Yes, all hail the quesadilla. While about as authentic as the burrito in the form we make them in the US, we all know that they’re damned tasty. You just can’t beat them for the convenience of feeding your hunger at any point; especially when drunk.
Of course, when hitting up Europe, the lovely gooey cheese of the quesadilla becomes a fond warm memory one waits to return home to. But, it is possible to travel dilla-enabled if one so desires. Tortillas are everywhere and the cheeses can get close enough to what enjoy stateside to still taste really good. Our success in creating the dilla was so good that we actually ended up making them for any friend or family member we stayed with for more then three days.
In Serbia, we made them for my cousin and he loved them. Of course, he just loves eating, but he actually asked the recipe to make some day in the future, since it is perfect bachelor food. And yes, you can actually get everything you need for a quesadilla in Belgrade. They have tortillas and all the necessary ingredients. The only tricky thing was the cheese, which we ended up finding in the form of a great Dubliner from Ireland that worked wonders.
In Slovenia, the dillas were again a hit. For my cousin there, we made them, he and his girlfriend loved them, and they even made them again after we had visited. The tortillas were easy to find at the local supermarket, which was a shock given that Slovenska Bistrica is a pretty small town in eastern Slovenia. Cheese was the oddball again, but we found that Edamec (Edamer in Slovenian) worked pretty well and while not as robust as cheddar is, was still quite tasty.
Lastly, we hit Spain while traveling the Dilla Train. Americans might be surprised to find that Spaniards haven’t heard of quesadillas, but I must again emphasize that Spain is not Mexico. The word makes sense, but people don’t really know what it is unless they’ve been to a Mexican restaurant, of which there are few. But even though Spain is not Mexico, tortillas are definitely easy to get. We didn’t take any chances and went with Edamer again like we did in Slovenia. End result: delicious.
So, this being one of our favorite “dishes” and our having prepared it in several countries outside North America, I present:
The Quesadilla Survival Recipe
- Find tortillas or any kind of thing from northern Africa that looks like a tortilla, but isn’t pita bread, because that’s just too thick.
- Get meat. This can be pork. This can be chicken. It can basically be anything as long as it’s ground meat. When in the Balkans, try a “ćevapčići mix” and put together a half ground beef and half ground lamb mix.
- Get tomatoes and onions, then dice them up.
- For spices, all you need are garlic, salt, and pepper which you can get anywhere.

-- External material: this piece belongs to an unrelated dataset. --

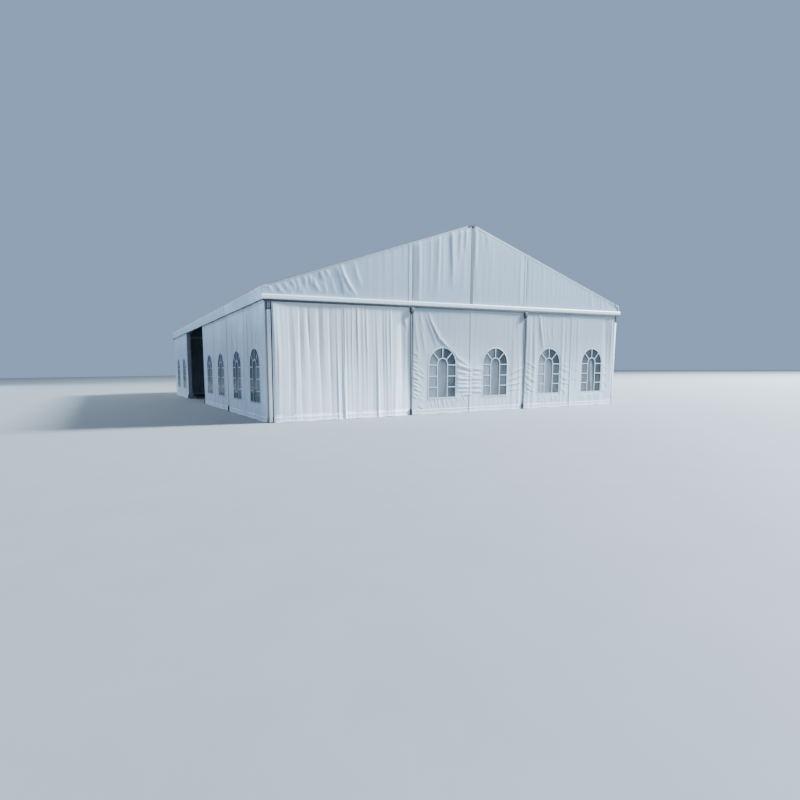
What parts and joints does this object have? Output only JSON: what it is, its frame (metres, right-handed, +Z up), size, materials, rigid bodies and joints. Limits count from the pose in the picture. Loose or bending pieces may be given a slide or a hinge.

- Cheeses are the hardest part. Ideally you want a sharp cheddar and in an ideal work, a touch of blue or Gorgonzola, but these last two are unneeded if you can’t find them. In place of the cheddar, most firm or hard cheeses with a good degree cheddar-esque qualities to them will work. Like I mentioned earlier, Edamer seems to work surprisingly well. Gouda wouldn’t be so good nor would Ementhaler. Just smell the cheeses and think about if you want to eat a melted pile of what you’re smelling. If so, get it.
- Cook up the meat, tossing in the onion, garlic, salt, and pepper. I like about a head of garlic to a kilo of meat, but that might be too much for some folks. If in the Balkans, avoid added paprika. It doesn’t go so well with the cheese.
- Find a heavy skillet or steel plate or something that can be a dense, as opposed to intense, heat.
- Toss on one tortilla. Put on the cheese. Put on the meat. Put on the tomato. Put on another sprinkle of cheese. Dust it with the blue or other cheese you might have.
- Let it melt. Toss on the other tortilla and flip. The other side will cook pretty fast, so your dilla is nearly there.
- Take it off once the other tortilla gets crisp. Let it sit and cool until the cheese congeals a little, then cut it up and serve. Don’t worry if it’s a little black. That’s to be expected and the mark of a good dilla, because it’s been cooked, but not completely burned. It’s about one ‘normal’ (about 20cm across) tortilla per person to fill people up, so plan accordingly.